Me llamo Lucas y no soy perro, de Fernando Delgado
Hace unos años, cuando yo era más joven y las desgracias amorosas hacían acto de presencia con demasiada frecuencia, entré en casa con lágrimas en los ojos. Lloraba por un amor que se perdía, con esa sensación de que todo acababa, de que el mundo estaba a punto de desaparecer. Pero no cuento esta anécdota personal porque sí, sino por lo que pasó después, que sirve para ilustrar lo que significa este tipo de libros para mí. Cuando entré en mi casa, mi perro, que siempre venía a la puerta a saludarme al entrar se me quedó mirando, se quedó un rato observándome, y cuando me senté en el suelo a seguir llorando a lágrima viva, se acercó y comenzó a lamerme la cara como si estuviera lamiéndome las heridas de la batalla del corazón, o simplemente apoyándome en la carrera que, tiempo después, se convertiría en un campo lleno de minas por encontrar a la pareja adecuada. Esta anécdota me vino a la mente al leer Me llamo Lucas y no soy perro porque en la vida, desde aquella vez, siempre he pensado que los perros son mejores, en muchos aspectos, que los seres humanos. Su mirada, su compañía, e incluso su silencio, hacen todo lo posible por introducirse en nuestro mundo y lo hacen, sin remedio, para que ya no podamos vivir sin ellos.

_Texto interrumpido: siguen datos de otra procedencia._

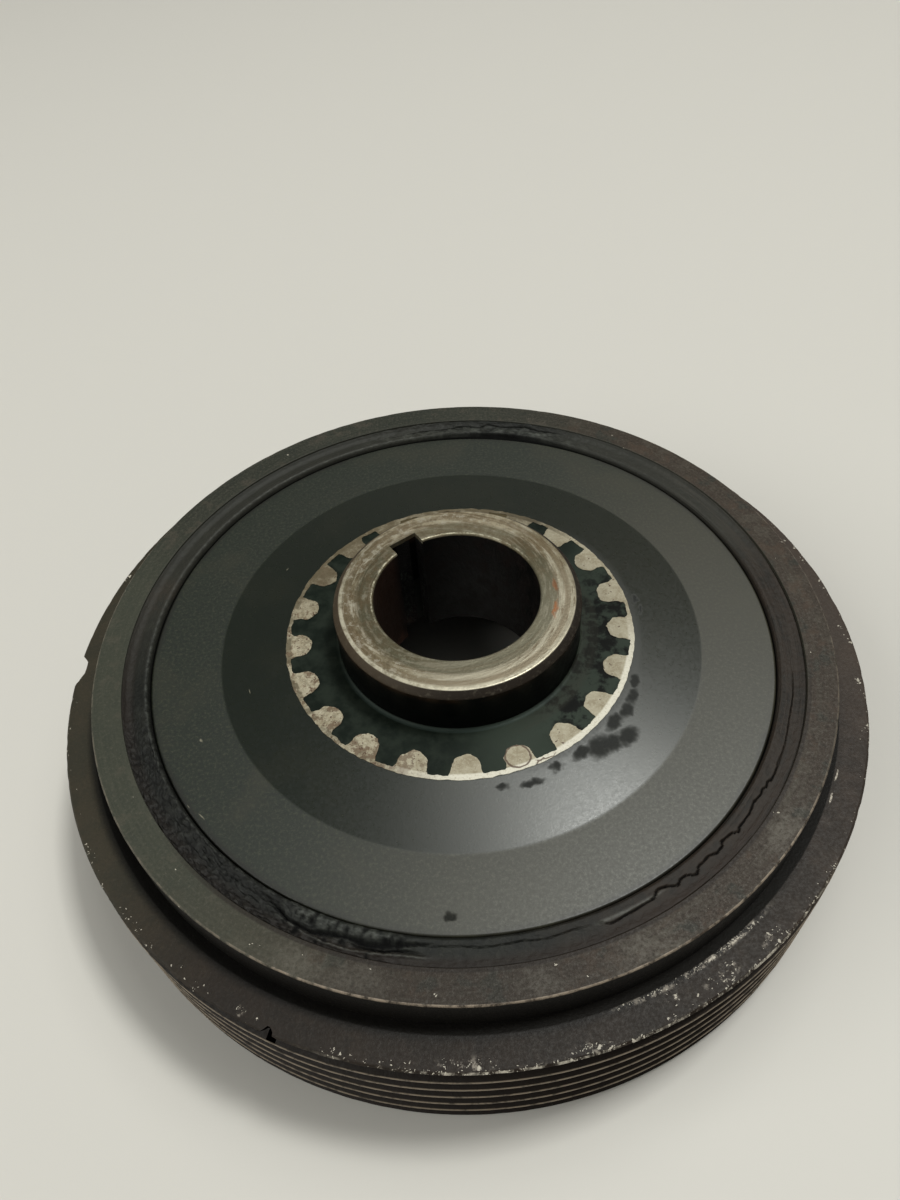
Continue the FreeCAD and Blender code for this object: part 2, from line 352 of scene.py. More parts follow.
across = calculate("DIVIDE", calculate("SUBTRACT", split["X"], given["From Shaft"]), given["Half Width"])
along = calculate("DIVIDE", split["Y"], given["Half Length"])
away = add_node("ShaderNodeCombineXYZ", {"X": across, "Y": along}).outputs[0]
add_node("NodeGroupOutput", {
    "Away": add_node("ShaderNodeVectorMath", {0: away}, operation="LENGTH").outputs["Value"]})


def away_from(angle, radius, half_length, half_width, fraying=1.6):
    """Distance from the middle of a frayed oval: 0 in the middle and 1 at its edge."""
    return add_node("ShaderNodeGroup", {
        "Angle": angle, "From Shaft": radius, "Half Length": half_length, "Half Width": half_width,
        "Fraying": fraying}, node_tree=blot).outputs["Away"]


def largest(masks):
    most = masks[0]
    for mask in masks[1:]:
        most = calculate("MAXIMUM", most, mask)
    return most


def in_sector(centre, half_width, softness):
    return add_node("ShaderNodeGroup", {
        "Direction": axis["Direction"], "Centre": centre, "Half Width": half_width,
        "Softness": softness}, node_tree=sector).outputs["Mask"]


def specks(size, cover):
    return add_node("ShaderNodeGroup", {"Size": size, "Cover": cover},
                    node_tree=speckle).outputs["Mask"]


def lines(fineness, wander):
    return add_node("ShaderNodeGroup", {"Fineness": fineness, "Wander": wander},
                    node_tree=turning).outputs["Lines"]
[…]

Lucas es un perro. Un perro que no se considera un perro. Que no quiere serlo. Pero al que en su casa sólo quiere su dueña, y nadie más. Su amo le mira con odio, la mujer de la limpieza no quiere ni cruzárselo, y él, aunque perro, sigue no sintiéndose así, hasta que no le queda más remedio que aceptar la evidencia y encontrarse en un cuerpo de perro siendo, precisamente eso, un perro.

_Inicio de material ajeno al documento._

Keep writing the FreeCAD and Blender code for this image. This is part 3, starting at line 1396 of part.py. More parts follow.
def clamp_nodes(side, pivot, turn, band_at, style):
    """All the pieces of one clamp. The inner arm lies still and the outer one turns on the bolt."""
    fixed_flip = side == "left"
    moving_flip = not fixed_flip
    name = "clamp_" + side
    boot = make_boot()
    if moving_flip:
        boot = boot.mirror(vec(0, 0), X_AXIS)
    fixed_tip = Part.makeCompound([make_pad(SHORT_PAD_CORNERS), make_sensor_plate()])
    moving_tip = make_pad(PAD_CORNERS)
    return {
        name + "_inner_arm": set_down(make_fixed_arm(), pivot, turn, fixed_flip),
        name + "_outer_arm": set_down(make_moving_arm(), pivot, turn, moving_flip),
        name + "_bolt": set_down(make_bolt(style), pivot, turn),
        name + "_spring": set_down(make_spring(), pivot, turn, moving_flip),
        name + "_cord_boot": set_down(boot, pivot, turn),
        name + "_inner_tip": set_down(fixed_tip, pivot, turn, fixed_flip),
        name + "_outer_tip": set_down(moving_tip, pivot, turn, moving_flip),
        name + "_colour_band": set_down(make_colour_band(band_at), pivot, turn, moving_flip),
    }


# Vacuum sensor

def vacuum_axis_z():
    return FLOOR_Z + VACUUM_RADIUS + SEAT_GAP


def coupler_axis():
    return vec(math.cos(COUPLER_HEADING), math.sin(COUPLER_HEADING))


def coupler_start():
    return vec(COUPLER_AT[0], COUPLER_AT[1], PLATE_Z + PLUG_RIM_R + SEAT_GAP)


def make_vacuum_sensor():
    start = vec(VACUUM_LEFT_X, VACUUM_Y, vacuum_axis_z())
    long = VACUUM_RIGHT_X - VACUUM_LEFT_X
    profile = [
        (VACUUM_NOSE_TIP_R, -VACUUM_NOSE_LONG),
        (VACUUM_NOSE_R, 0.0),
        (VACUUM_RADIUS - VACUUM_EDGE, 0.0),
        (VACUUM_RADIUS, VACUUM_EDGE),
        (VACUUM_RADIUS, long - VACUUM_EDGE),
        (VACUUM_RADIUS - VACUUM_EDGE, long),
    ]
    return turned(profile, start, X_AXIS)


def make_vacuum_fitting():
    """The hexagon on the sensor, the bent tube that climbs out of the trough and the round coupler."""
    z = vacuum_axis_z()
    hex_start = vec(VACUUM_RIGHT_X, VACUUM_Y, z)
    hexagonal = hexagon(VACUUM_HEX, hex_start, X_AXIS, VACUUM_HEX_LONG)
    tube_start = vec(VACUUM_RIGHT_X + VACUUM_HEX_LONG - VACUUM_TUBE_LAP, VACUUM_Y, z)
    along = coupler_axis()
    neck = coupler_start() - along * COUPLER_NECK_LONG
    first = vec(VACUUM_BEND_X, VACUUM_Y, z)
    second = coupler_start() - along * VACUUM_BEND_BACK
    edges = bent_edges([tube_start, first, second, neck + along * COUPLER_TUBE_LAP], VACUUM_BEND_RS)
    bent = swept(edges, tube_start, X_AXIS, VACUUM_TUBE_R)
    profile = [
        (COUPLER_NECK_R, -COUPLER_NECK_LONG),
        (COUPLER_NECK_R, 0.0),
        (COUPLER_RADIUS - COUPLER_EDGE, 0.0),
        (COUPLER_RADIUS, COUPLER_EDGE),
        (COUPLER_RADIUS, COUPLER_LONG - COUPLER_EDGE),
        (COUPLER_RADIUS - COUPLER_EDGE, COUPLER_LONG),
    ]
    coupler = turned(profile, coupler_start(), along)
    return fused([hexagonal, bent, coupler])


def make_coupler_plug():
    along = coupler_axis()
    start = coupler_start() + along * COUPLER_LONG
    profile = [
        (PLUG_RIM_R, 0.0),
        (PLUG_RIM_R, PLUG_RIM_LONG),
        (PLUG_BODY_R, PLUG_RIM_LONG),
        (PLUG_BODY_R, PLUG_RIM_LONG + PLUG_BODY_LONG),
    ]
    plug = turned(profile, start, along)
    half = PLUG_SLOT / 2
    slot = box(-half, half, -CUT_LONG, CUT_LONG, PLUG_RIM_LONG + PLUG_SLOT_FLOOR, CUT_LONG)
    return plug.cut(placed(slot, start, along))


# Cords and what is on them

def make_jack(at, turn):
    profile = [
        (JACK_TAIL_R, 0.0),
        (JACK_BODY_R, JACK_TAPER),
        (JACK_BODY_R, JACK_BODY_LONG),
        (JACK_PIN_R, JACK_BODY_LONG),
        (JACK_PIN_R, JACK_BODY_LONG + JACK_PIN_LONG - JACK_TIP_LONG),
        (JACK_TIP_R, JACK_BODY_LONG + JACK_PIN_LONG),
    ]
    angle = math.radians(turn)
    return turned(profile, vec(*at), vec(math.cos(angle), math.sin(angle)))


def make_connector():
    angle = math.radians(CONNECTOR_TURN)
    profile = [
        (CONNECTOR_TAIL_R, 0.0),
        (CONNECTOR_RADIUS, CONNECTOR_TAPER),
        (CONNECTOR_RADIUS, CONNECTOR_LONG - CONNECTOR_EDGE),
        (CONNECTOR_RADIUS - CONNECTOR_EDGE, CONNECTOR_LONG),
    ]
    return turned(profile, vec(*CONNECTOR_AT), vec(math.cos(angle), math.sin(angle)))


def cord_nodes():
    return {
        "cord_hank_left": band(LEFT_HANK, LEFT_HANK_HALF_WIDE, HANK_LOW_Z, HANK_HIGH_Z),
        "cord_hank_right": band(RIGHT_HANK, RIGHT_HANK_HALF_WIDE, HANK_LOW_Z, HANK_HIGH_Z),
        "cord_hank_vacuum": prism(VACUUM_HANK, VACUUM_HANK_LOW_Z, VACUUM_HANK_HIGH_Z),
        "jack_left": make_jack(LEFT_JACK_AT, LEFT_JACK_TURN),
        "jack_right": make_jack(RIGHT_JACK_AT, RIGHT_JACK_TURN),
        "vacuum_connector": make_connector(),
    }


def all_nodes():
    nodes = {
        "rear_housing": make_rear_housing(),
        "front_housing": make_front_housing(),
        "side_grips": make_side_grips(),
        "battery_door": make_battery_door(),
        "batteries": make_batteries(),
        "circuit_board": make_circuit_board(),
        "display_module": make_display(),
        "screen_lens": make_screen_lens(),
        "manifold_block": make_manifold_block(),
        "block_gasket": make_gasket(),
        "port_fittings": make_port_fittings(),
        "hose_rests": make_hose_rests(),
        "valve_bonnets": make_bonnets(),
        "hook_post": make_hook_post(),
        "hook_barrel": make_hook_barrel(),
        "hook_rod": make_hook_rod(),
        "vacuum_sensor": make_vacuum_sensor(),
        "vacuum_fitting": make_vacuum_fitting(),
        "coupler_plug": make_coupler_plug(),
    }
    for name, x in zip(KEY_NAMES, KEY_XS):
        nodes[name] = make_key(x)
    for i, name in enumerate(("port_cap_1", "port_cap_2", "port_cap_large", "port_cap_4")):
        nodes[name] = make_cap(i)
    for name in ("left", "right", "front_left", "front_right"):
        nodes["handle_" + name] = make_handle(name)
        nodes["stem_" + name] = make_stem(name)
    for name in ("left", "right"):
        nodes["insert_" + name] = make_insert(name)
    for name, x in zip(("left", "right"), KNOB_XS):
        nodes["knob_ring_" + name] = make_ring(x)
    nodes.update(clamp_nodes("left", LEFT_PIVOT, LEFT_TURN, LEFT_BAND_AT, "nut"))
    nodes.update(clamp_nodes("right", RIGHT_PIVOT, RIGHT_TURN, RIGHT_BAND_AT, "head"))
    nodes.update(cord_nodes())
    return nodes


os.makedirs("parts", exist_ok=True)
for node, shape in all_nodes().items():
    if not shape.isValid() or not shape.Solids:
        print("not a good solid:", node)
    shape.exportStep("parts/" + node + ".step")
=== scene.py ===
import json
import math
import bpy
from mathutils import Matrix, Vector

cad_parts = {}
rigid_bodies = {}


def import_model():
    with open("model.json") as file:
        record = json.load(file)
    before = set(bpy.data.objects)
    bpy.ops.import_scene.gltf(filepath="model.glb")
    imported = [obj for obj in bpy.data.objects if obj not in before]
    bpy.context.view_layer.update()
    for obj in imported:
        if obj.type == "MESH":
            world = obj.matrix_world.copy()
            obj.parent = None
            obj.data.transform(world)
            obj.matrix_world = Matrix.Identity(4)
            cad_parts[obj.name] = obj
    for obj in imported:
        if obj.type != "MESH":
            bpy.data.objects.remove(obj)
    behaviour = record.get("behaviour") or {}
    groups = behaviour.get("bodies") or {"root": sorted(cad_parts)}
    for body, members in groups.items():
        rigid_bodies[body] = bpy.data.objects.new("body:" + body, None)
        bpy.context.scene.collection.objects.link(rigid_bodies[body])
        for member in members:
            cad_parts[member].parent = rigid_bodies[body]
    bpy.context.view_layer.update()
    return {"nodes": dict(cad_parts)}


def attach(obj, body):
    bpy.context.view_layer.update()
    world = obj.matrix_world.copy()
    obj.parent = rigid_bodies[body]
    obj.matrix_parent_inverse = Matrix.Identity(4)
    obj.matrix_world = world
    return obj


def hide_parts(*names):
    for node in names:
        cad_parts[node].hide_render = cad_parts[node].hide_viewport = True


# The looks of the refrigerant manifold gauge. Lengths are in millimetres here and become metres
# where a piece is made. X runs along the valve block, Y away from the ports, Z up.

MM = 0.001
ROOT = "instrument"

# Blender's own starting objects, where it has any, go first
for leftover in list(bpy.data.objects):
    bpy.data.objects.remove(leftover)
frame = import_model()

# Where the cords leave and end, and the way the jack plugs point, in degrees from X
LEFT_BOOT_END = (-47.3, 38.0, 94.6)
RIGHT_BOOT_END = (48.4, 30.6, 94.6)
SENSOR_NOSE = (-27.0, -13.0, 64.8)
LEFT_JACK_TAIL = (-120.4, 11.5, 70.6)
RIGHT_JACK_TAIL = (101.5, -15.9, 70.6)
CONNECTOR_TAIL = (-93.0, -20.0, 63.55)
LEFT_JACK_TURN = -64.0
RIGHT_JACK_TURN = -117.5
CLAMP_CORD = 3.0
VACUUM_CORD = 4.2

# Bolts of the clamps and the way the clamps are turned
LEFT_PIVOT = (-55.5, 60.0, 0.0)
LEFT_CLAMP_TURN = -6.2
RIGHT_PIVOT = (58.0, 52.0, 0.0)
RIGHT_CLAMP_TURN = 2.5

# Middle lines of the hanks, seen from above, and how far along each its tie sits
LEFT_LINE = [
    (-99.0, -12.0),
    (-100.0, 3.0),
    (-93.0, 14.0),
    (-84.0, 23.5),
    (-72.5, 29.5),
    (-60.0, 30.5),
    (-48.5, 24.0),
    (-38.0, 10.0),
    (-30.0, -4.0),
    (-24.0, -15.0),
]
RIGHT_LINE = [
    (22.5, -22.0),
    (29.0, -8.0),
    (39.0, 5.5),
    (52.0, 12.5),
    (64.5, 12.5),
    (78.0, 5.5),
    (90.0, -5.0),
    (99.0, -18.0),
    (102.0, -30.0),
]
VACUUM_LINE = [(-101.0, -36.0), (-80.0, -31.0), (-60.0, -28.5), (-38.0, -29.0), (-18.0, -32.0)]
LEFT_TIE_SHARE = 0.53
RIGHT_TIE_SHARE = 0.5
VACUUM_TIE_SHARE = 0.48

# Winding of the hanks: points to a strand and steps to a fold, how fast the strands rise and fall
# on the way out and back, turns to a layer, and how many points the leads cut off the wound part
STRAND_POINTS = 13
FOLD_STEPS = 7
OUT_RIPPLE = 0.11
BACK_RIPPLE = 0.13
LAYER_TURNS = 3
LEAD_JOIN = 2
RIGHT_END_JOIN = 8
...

Creo que fue Mae West quien dijo que si quisiera formas un familia, me compraría un perro. Y estoy de acuerdo, a algún nivel, no como frase para generalizar, pero en mi vida mi perro me ha enseñado más cosas que muchos humanos que se vanagloriaban de ser sensibles, cuando en realidad lo único que eran es sensibleros. Fernando Delgado no escribe una novela de altos vuelos, pero a veces no hace falta cuando lo que se cuenta es la cotidianidad pura y dura, vista desde los ojos de un animal que se encuentra a nuestro lado, pero al que, a veces, no prestamos demasiada atención. Yo no he entendido nunca a esas personas que maltratan a sus mascotas, que las abandonan, que dicen que son “un estorbo” o “peligrosos para los niños”. Mi perro es la dulzura personificada, es de esos perros que te abrazan con su pelo, aunque no son sus manos, pero en realidad no le hace falta, como al Lucas de esta novela, que no le quieren, que le miran de reojo y le llaman “jodido perro” o “puto perro” que es algo muy extendido entre los humanos, cuando lo que tendría que estar en boca de todos es “inhumano” o, simplemente, “cabrón sin escrúpulos”. Los animales como Lucas, o como Oiz (mi perro), o como el de cualquiera de los vuestros que os acompañan en la vida, nos enseñan que su compañía es, cuando llega, algo indispensable no sólo para el cuerpo, sino también para el alma.
Me llamo Lucas y no soy perro es una novela que en realidad no lo es. Y no lo es, porque son vivencias, es una biografía en palabras de un perro, que paradójicamente tampoco se siente perro, pero que ha nacido en un cuerpo de perro, y que ya por eso será un perro toda su vida, aunque le cambien de nombre, aunque le abandonen, aunque vuelvan a encontrarle, a encontrarse, aunque le miren de lejos, con miedo, santiguándose, aunque él ladre sin pretender ladrar porque lo que de verdad quiere es hablar, poder dar un abrazo, poder besar como lo hacemos los humanos, como lo hacen sus dueños. Y a la vez que unas memorias, es una novela de ficción, aunque yo haya dicho que no lo es antes, pero si se toma como ficción todo aquello que es tan ordinario en nuestro mundo, nos encontramos ante la evidencia de que el ser humano es, por definición, un género lleno de bilis y jugos demasiado ácidos. Fernando Delgado evoca la vida de un perro, pero también de la familia que le rodea, porque siempre hay algún humano que haya formado parte de la vida de un perro, y porque aquella frase de qué vida más perra llevamos se dice muchas veces sin pensar, sin reflexionar adecuadamente que aquello que vivimos no es, ni de lejos, parecido a la vida del Lucas que aquí se nos muestra, del Oiz que vive conmigo a ratos, pero que me abraza y me saluda cada vez que la puerta se abre, y que me busca por los rincones, a la espera de que una caricia haga acto de presencia. Quizá él crea que también es humano, aunque viendo como está el mundo, casi es preferible que se quede como perro, y no como hombre.